>> start DATASET ENTRIES

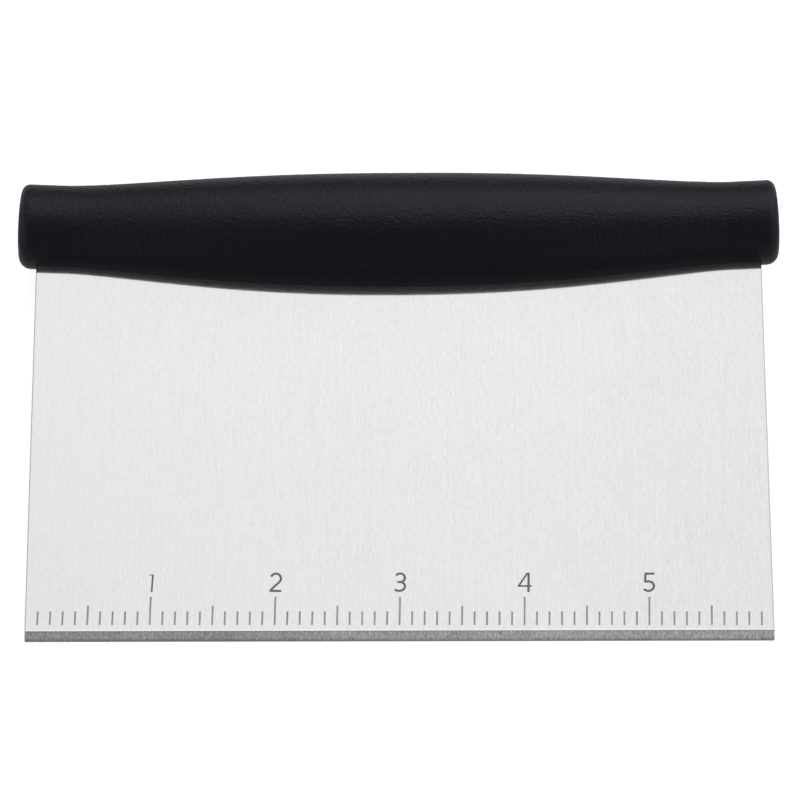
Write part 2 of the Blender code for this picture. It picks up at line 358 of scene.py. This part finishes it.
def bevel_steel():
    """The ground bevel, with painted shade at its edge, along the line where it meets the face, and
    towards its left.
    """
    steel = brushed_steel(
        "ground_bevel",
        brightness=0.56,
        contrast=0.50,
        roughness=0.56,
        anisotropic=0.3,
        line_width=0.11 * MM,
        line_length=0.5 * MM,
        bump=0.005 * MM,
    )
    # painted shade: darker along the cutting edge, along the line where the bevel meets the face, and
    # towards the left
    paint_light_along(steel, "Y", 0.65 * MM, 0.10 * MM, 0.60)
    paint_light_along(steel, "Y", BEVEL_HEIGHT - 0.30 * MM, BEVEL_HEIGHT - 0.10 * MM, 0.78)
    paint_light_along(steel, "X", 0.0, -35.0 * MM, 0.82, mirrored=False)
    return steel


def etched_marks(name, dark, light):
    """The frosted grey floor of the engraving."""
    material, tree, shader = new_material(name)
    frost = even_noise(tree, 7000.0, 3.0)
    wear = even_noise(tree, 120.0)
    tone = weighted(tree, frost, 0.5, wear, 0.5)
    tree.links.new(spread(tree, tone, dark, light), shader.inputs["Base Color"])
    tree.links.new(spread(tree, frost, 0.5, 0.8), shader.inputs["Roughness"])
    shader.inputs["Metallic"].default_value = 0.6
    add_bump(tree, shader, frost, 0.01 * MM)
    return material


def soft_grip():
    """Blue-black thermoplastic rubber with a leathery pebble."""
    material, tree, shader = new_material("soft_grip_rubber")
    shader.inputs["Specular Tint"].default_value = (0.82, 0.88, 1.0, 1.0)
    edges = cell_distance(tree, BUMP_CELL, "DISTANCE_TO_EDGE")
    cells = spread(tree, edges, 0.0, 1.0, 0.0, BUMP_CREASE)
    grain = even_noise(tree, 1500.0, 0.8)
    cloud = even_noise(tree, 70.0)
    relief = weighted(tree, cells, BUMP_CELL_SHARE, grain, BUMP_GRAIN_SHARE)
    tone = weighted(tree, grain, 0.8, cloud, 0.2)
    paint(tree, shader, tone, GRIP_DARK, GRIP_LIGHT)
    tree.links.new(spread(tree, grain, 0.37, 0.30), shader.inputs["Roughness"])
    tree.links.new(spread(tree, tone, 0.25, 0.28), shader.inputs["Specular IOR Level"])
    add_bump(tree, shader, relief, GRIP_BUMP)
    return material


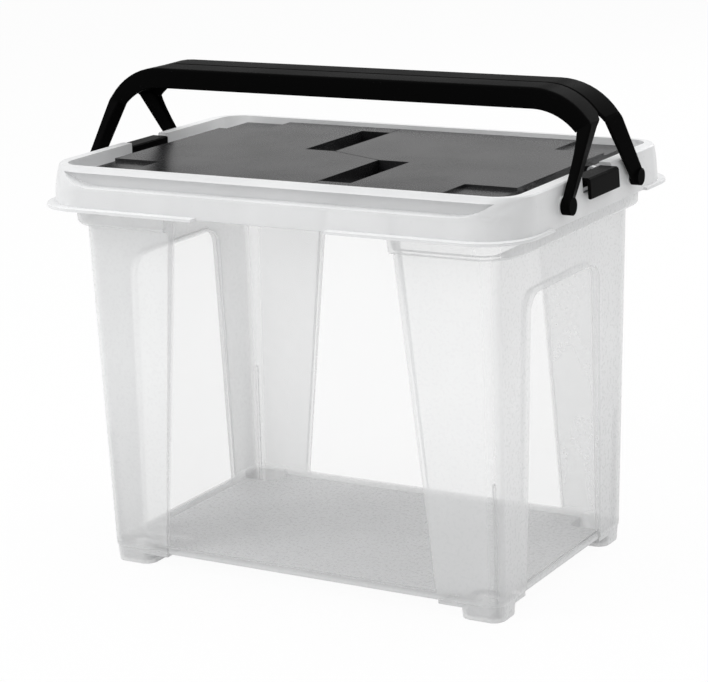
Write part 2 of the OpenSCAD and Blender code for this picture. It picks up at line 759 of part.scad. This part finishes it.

>> end DATASET ENTRIES

*EXERCISE*: Tally the lines of the data that hold the string "part". Answer with the number and nothing more.

*OUTPUT FOR THIS TASK*: 2